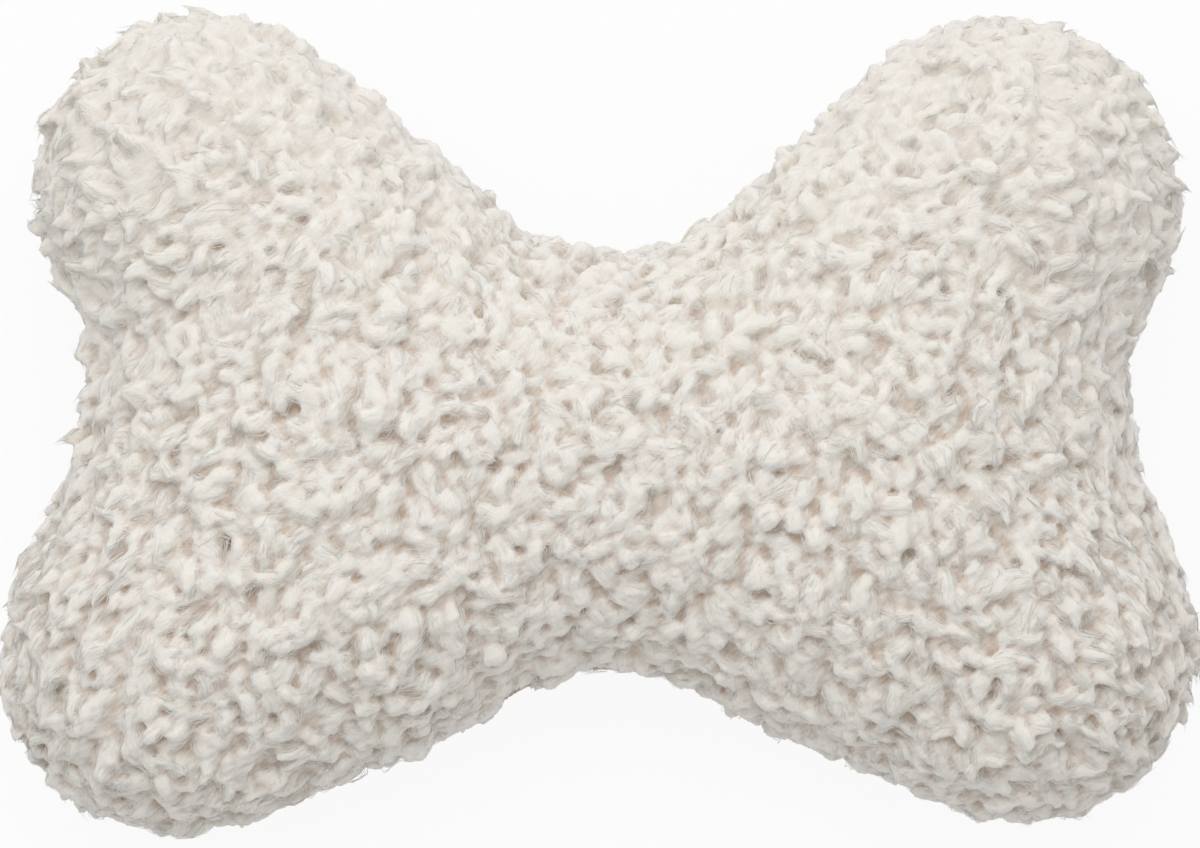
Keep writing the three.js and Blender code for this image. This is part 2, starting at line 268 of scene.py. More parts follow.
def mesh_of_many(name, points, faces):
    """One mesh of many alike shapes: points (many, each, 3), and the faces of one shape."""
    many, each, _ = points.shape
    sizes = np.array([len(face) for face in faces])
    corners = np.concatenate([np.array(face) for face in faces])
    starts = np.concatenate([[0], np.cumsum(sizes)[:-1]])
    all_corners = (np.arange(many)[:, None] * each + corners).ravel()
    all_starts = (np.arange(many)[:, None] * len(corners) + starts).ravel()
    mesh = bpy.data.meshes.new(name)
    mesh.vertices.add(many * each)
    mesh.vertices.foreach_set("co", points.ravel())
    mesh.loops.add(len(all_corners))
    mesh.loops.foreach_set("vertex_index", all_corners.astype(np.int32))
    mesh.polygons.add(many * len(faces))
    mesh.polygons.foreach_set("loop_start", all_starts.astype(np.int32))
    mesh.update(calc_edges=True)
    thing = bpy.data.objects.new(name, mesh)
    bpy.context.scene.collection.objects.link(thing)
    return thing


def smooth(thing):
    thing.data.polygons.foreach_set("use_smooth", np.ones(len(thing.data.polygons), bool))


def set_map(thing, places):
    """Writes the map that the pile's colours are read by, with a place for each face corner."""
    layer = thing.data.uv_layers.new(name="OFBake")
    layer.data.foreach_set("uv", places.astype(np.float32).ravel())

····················

Take the data above and return it exactly.

#### Answer to the task
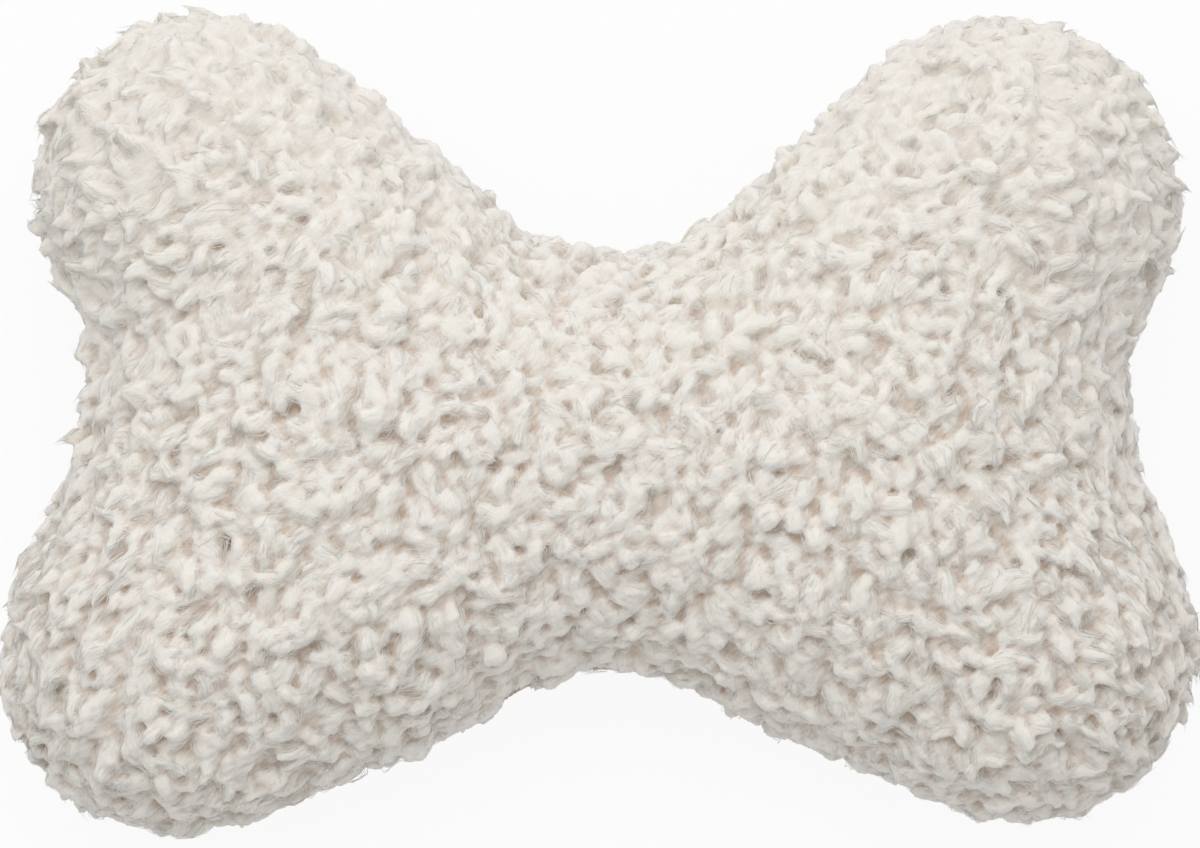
Keep writing the three.js and Blender code for this image. This is part 2, starting at line 268 of scene.py. More parts follow.
def mesh_of_many(name, points, faces):
    """One mesh of many alike shapes: points (many, each, 3), and the faces of one shape."""
    many, each, _ = points.shape
    sizes = np.array([len(face) for face in faces])
    corners = np.concatenate([np.array(face) for face in faces])
    starts = np.concatenate([[0], np.cumsum(sizes)[:-1]])
    all_corners = (np.arange(many)[:, None] * each + corners).ravel()
    all_starts = (np.arange(many)[:, None] * len(corners) + starts).ravel()
    mesh = bpy.data.meshes.new(name)
    mesh.vertices.add(many * each)
    mesh.vertices.foreach_set("co", points.ravel())
    mesh.loops.add(len(all_corners))
    mesh.loops.foreach_set("vertex_index", all_corners.astype(np.int32))
    mesh.polygons.add(many * len(faces))
    mesh.polygons.foreach_set("loop_start", all_starts.astype(np.int32))
    mesh.update(calc_edges=True)
    thing = bpy.data.objects.new(name, mesh)
    bpy.context.scene.collection.objects.link(thing)
    return thing


def smooth(thing):
    thing.data.polygons.foreach_set("use_smooth", np.ones(len(thing.data.polygons), bool))


def set_map(thing, places):
    """Writes the map that the pile's colours are read by, with a place for each face corner."""
    layer = thing.data.uv_layers.new(name="OFBake")
    layer.data.foreach_set("uv", places.astype(np.float32).ravel())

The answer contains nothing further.